‘İndire indire kuşa çevirdiğiniz cezalarını indirme hakkınız yok. Biz affetmiyoruz.’
Gökçer Tahincioğlu, Milliyet
***
Yıllar öncesinden bir davayı hatırlattı bize Gökçer Tahincioğlu. Son derece hazin bir olayın en yakın şahitlerinden biri olarak kaleme aldığı metnini hüzünle okudum. Yaşama yenik düşülen o anı, hiç değilse hukuk dengeleyebilir-di çıkarsamasıyla. Ancak hukuk ne zamandır yaşama yenik düşmekte. Bildiğimiz, bilmediğimiz ve belki de uzun zaman boyunca hiç bilemeyeceğimiz dinamikler ve nedenlerden ötürü... Bu da ayrı bir açmaz, onu da teslim etmek lazım.

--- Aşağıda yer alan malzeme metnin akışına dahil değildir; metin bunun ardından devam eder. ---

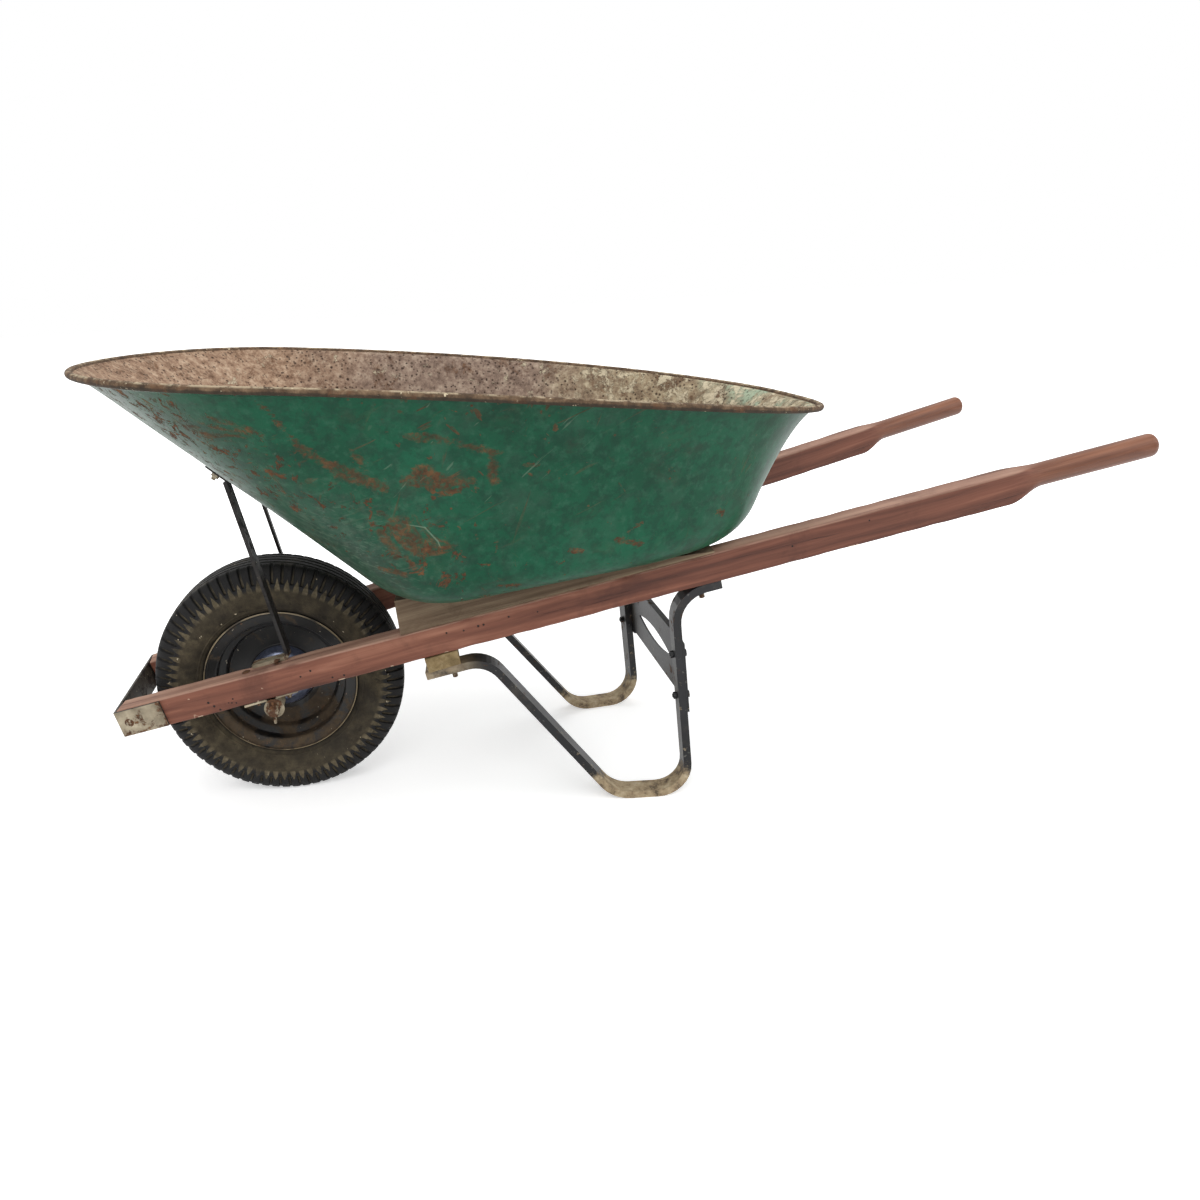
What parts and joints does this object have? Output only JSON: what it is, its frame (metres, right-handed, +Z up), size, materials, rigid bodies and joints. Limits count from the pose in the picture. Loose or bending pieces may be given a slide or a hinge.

Bununla birlikte, meslektaşımın ‘affetmiyoruz’ çıkarsamasını ise çok daha geniş bir perspektife yayarak düşündüm. Tam da MHP patentli af tartışmalarının ortasında çıkacak olan kişiye ve gruplara özel afları zihnimizden geçirirken. Öyle ya, daha birkaç hafta önce ülkenin en büyük yolsuzluğuna damga vurmuş olan kişinin eski mi yeni mi belli olmayan eşi VIP salonundan huşuyla geçerken, düşünce suçlusu olarak ‘damgalanan’ meslektaşlarımızın pasaportlarına el sürmeleri bile yasak! Sadece onların mı, ailelerinin bile kıpırdaması mümkün değil. Cevapsa şu: hak ettiler. Neyi hak ettiler? Buna verilecek analitik bir cevap var mı? Yok. Onlar sadece suçlu...
O zaman o soru gündeme geliyor işte: Kime göre suçlu?
Ne yazık ki bu ülkede eli kalem tutan, düşünceyi, ifade özgürlüğünü savunun insanlar hemen her zaman potansiyel suçlu ve vatan haini olarak damgalanırken, adli suçlu konumundaki çoğu insan (hırsızı, dolandırıcısı, tecavüzcüsü, talancısı ve hatta katili) affedilebilir konumda seçimlere malzeme olarak eşikte bekletilir. Ve sonra politikacının yan cebinde her daim çıtlatılabilecek bir ay çekirdeği gibi hayata kabuklarından arındırılmış bir şekilde bırakılırlar. Bu insanların psikolojik gelgitlerine, almak durumunda kaldıkları risklere, çaresizliklere ve tedaviyle topluma kazandırılabilir olma hallerine saygı duyarak, yine de, suçlar arasında yapılan bu siyasi ayrımın ve hukuksal adaletsizliğin altını çizmenin çok önemli olduğuna inananlardan biriyim.
Yanlış anlaşılmasın. Haddimi aşarak bir hukukçu edasıyla suçu tahlil falan etmiyorum. Sade bir mercekle bu ülkenin suçla kurduğu sakat bağın altını çiziyorum. Bu nazariyeyi benim cephemde yaratansa kalemim değil, ortada gezinen dengesizlikler. Bugün düşünce suçlusu olarak içeriye tıkılan çoğu insanın, afla bırakılması hedeflenen çoğu insana göre neyi suç olarak işlemiş oldukları, yanaşılan ezber cümleler, belagat dolu sıfatlar dışında, gerçekten bir muammadır. Aklı ve vicdanı olan herkes bunu biliyor... Bu muammadan beslenenlerse, ülkenin kuyusunu kazıp ardından VIP salonlarından geçme cesaretini bulan (o cesareti onlara kimlerin verdiği de elbette) güruhtur.
Özetle; günümüzde af ve suç konusunda, masumiyet ve ceza konusunda, insanlık ve siyaset konusunda harcanan mesainin yüzde 99’u çöplüktür. Yüzde biri nedir sorusuna ise verecek cevabım yok.